Begitu pun keluarga, lemahnya ketahanan menjadi sisi hitam yang menyeramkan. Generasi banyak yang lari karena tidak dihargai jati dirinya di dalam keluarga. Orang tua abai, tak peduli dengan kondisi jiwa anak, hal terpenting sudah bisa menyekolahkan. Adapun tentang kepribadian anak diberikan kebebasan untuk menentukan sendiri.
Liberalisme sudah melahirkan kehidupan individualis, tak ayal yang putus asa kian banyak.
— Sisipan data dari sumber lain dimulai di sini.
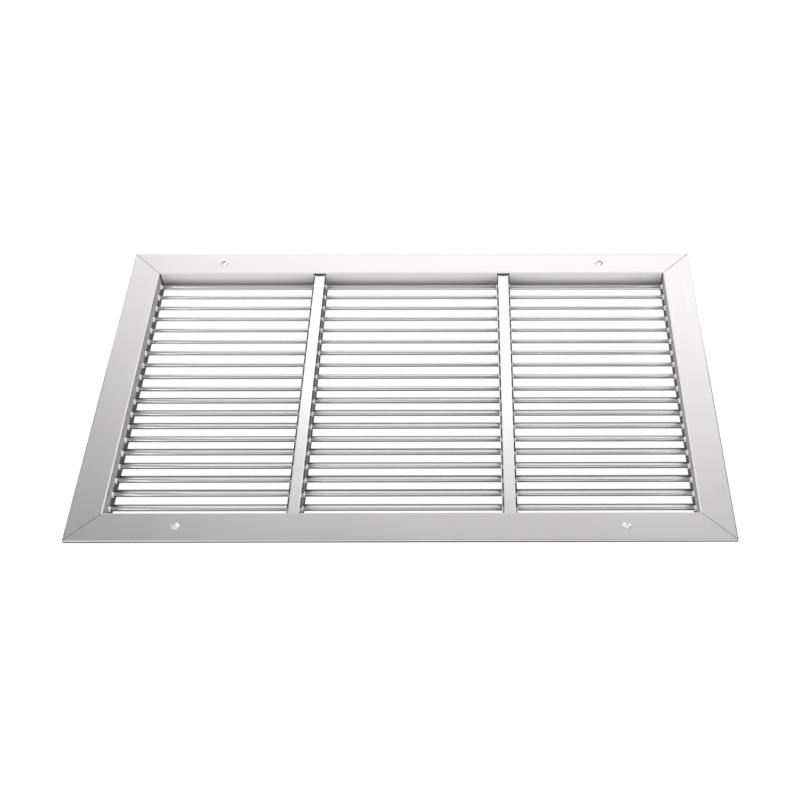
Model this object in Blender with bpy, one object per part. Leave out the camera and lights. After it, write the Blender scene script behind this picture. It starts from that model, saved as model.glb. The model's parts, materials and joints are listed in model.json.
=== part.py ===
"""Return air grille: a mitred flanged frame, two mullions and a row of adjustable aerofoil blades.

Units are metres, +Z up. The grille lies face up on the rear rim of its neck: the rim is z = 0 and the
front of the flange is z = NECK_DEPTH. X runs along the blades and +Y points to the far rail.
"""

import math

import bmesh
import bpy
from mathutils import Matrix

MM = 0.001

# Frame: outer size of the flange and the section of its rails
FRAME_LENGTH = 700.0 * MM
FRAME_WIDTH = 436.0 * MM
NECK_DEPTH = 29.0 * MM
FLANGE_WIDTH = 35.0 * MM
FLANGE_THICKNESS = 1.5 * MM
NECK_WALL = 1.4 * MM
LIP_HEIGHT = 4.0 * MM
LIP_THICKNESS = 1.4 * MM
OUTER_EDGE_RADIUS = 0.8 * MM
INNER_EDGE_RADIUS = 1.0 * MM
MITRE_SEAM = 0.3 * MM

# Key channel behind the flange, and the corner keys in it
CHANNEL_WIDTH = 15.6 * MM
CHANNEL_RIB = 1.2 * MM
CHANNEL_HOOK_REACH = 1.8 * MM
CHANNEL_HOOK_THICKNESS = 0.9 * MM
KEY_CLEARANCE = 0.3 * MM
KEY_LEG_LENGTH = 72.0 * MM
KEY_CORNER_CUT = 5.0 * MM

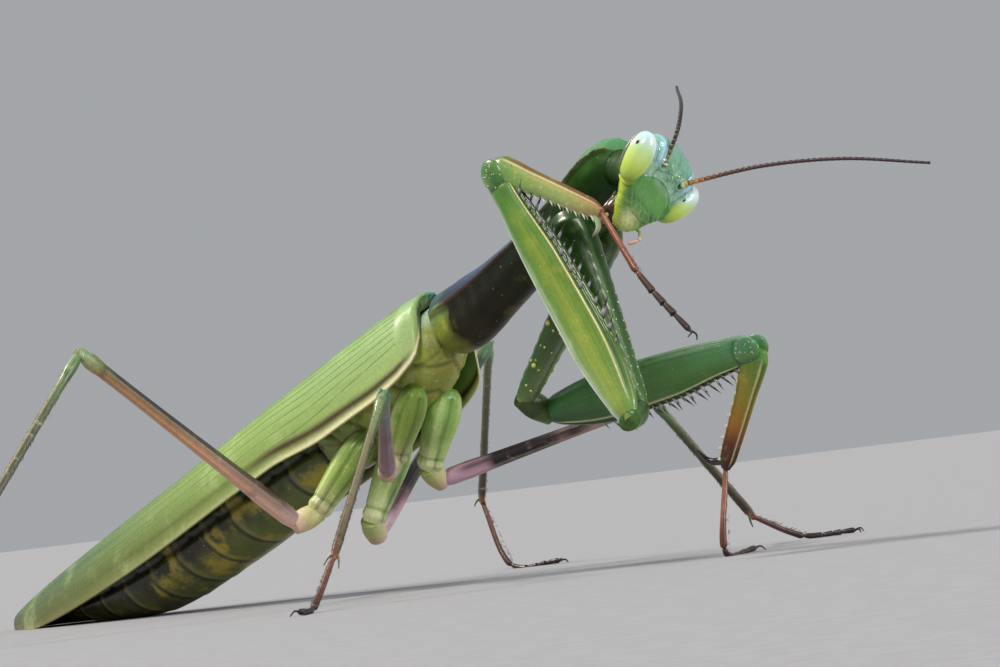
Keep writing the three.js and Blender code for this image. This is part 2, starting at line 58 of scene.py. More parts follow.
VIEW_RIGHT = (0.70484357, -0.69882866, -0.1217951)
VIEW_UP = (0.06168091, -0.11066837, 0.99194152)
VIEW_FORWARD = (0.70667603, 0.70667603, 0.0348995)
CAMERA_PLACE = (-156.807, -173.404, 5.217)
FOCAL_LENGTH = 154.44
SENSOR_WIDTH = 36


def shown(name, data):
    """A new object in the scene."""
    made = bpy.data.objects.new(name, data)
    bpy.context.scene.collection.objects.link(made)
    return made


lens = bpy.data.cameras.new("camera")
lens.lens = FOCAL_LENGTH
lens.sensor_width = SENSOR_WIDTH
lens.clip_start = 0.01
lens.clip_end = 10
camera = shown("camera", lens)
axes = Matrix((VIEW_RIGHT, VIEW_UP, [-v for v in VIEW_FORWARD])).transposed().to_4x4()
camera.matrix_world = Matrix.Translation(Vector(CAMERA_PLACE) * MM) @ axes
bpy.context.scene.camera = camera
print("camera height in mm:", CAMERA_PLACE[2])

# %% [markdown]
# ## One way to add a node
# Materials, the world and the geometry trees all grow through `node`: it adds a node, gives
# its settings, and fills its inputs with values or with links. `result` does the same and
# hands back one output, and the few kinds of node that come up again and again get a short
# name of their own. Colours are written as sRGB hex values, because that is how a swatch is
# read, and turned to the linear values that a renderer adds up.

# %% Define node and colour helpers
def linear(hex_colour):
    values = [int(hex_colour[i:i + 2], 16) / 255 for i in (1, 3, 5)]
    return tuple(v / 12.92 if v <= 0.04045 else ((v + 0.055) / 1.055) ** 2.4 for v in values) + (1.0,)


def node(tree, kind, inputs=None, stops=None, **settings):
    added = tree.nodes.new(kind)
    for key, value in settings.items():
        setattr(added, key, value)
    if stops:
        ramp = added.color_ramp
        while len(ramp.elements) < len(stops):
            ramp.elements.new(0.5)
        for element, (place, colour) in zip(ramp.elements, stops):
            element.position = place
            element.color = linear(colour)
    for key, value in (inputs or {}).items():
        socket = added.inputs[key]
        if isinstance(value, bpy.types.NodeSocket):
            tree.links.new(value, socket)
        else:
            socket.default_value = linear(value) if isinstance(value, str) and value[0] == "#" else value
    return added


def result(tree, kind, inputs=None, output=0, **settings):
    return node(tree, kind, inputs, **settings).outputs[output]


def reckoned(tree, operation, *values):
    return result(tree, "ShaderNodeMath", dict(enumerate(values)), operation=operation)


def ranged(tree, value, low, high, to_low=0.0, to_high=1.0, kind="LINEAR"):
    ends = {"From Min": low, "From Max": high, "To Min": to_low, "To Max": to_high}
    return result(tree, "ShaderNodeMapRange", {"Value": value, **ends}, interpolation_type=kind)


def noise(tree, place, scale, detail):
    return result(tree, "ShaderNodeTexNoise", {"Vector": place, "Scale": scale, "Detail": detail}, "Fac")


def laid(tree, share, under, over):
    """One colour laid over another by a share."""
    return result(tree, "ShaderNodeMix", {0: share, 6: under, 7: over}, 2, data_type="RGBA")


def graded(tree, value, stops):
    return result(tree, "ShaderNodeValToRGB", {"Fac": value}, "Color", stops=stops)


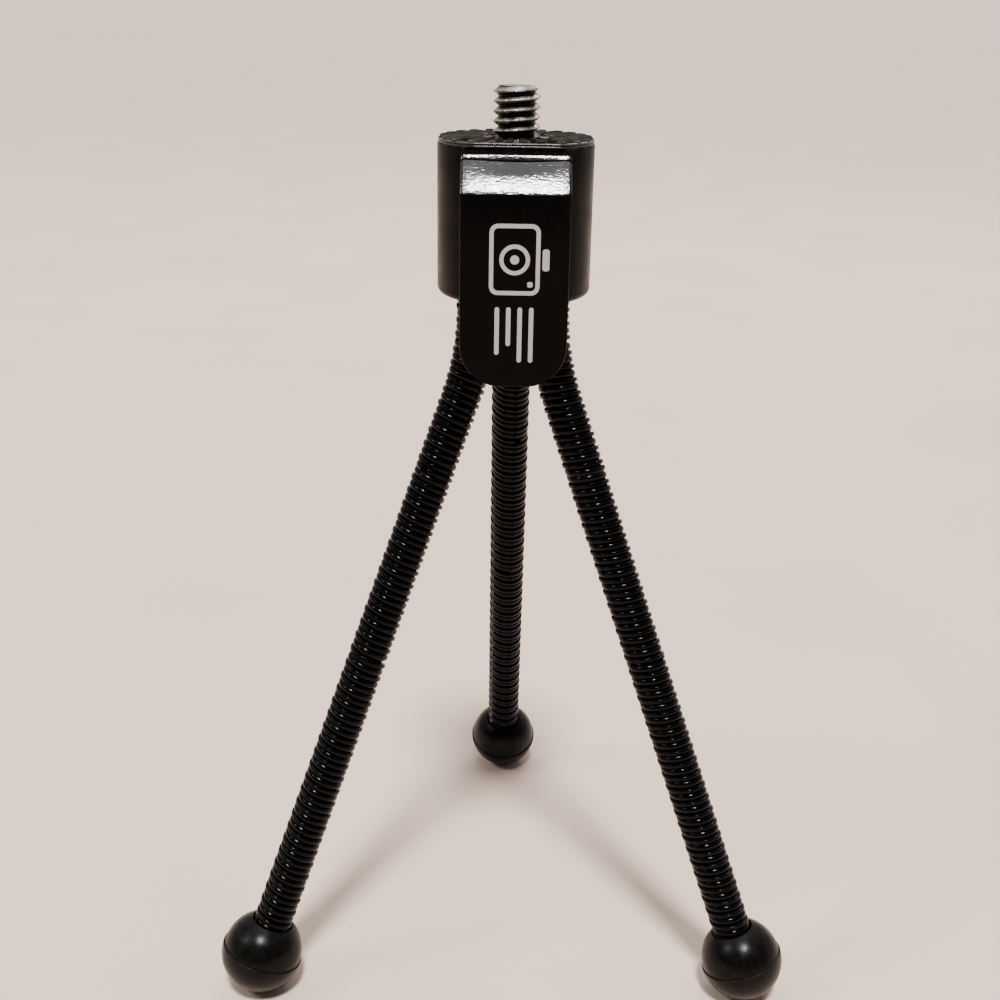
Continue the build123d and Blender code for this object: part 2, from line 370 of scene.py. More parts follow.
STANDARD_GLOSS = 0.5
HEAD_DUST = (0.20, 0.18, 0.165)
FOOT_DUST = (0.06, 0.057, 0.054)
PAD_DUST = (0.20, 0.18, 0.16)
RIM_DUST = (0.10, 0.092, 0.085)
RUBBED_BARREL = (0.016, 0.014, 0.012)
RUBBED_COVER = (0.012, 0.012, 0.012)
RUBBED_WIRE = (0.02, 0.02, 0.019)
RUBBED_STEEL = (0.78, 0.76, 0.73)
# Near-black for the thread: grime and painted shade in the roots, painted shade on the undersides, painted
# shade and dirt on the lowest turns by the pad.
THREAD_GRIME_AND_SHADE = (0.012, 0.010, 0.008)
THIN_INK = (0.22, 0.22, 0.22)
PRESSED_STEEL = (0.46, 0.45, 0.43)
PLATE_BLACK = (0.02, 0.019, 0.018)
FLOOR_SHADE = 0.93


def add_node(tree, kind, place, inputs=None, **settings):
    """New node with its settings, then its inputs as values or as links."""
    made = tree.nodes.new(kind)
    made.location = place
    for key, value in settings.items():
        setattr(made, key, value)
    for key, value in (inputs or {}).items():
        if isinstance(value, bpy.types.NodeSocket):
            tree.links.new(value, made.inputs[key])
        else:
            made.inputs[key].default_value = value
    return made


def maths(tree, operation, first, second, place):
    """Output of a maths node on two values or sockets."""
    return add_node(tree, "ShaderNodeMath", place, {0: first, 1: second},
                    operation=operation).outputs[0]


def new_group(name, inputs, outputs, kind="ShaderNodeTree"):
    """Empty node group with its sockets, its input node and its output node."""
    tree = bpy.data.node_groups.new(name, kind)
    for socket_name, socket_type, default in inputs:
        socket = tree.interface.new_socket(socket_name, in_out="INPUT", socket_type=socket_type)
        if default is not None:
            socket.default_value = default
    for socket_name, socket_type in outputs:
        tree.interface.new_socket(socket_name, in_out="OUTPUT", socket_type=socket_type)
    start = tree.nodes.new("NodeGroupInput")
    start.location = (-900, 0)
    end = tree.nodes.new("NodeGroupOutput")
    end.location = (900, 0)
    return tree, start, end


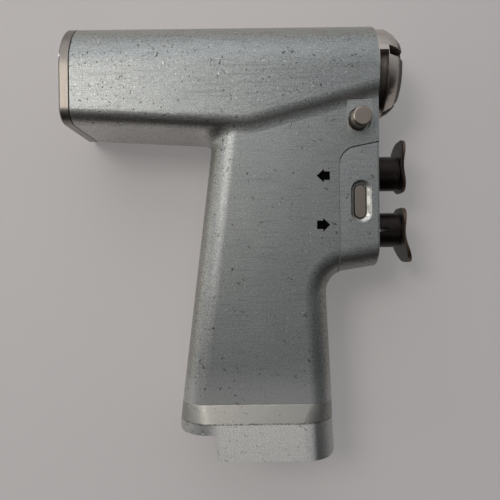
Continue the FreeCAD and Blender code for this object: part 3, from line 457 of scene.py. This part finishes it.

Anak menjadi jauh dengan orang tua, satu sama lain tak lagi saling peduli.
Seharusnya kita semakin sadar, urgensi kembalinya sistem Islam benar-benar solusi yang pasti. Islam membentuk manusia untuk sadar akan tujuan hidup yang hakiki. Islam harus menjadi asas hidup dalam bermasyarakat dan bernegara. Tren bunuh diri di kalangan remaja hari ini, hanyalah satu noktah kecil yang membuktikan bahwa sekularisme melahirkan mental bangsa yang rapuh, keropos, dan ambruk. Wallahu a’lam bishshawab.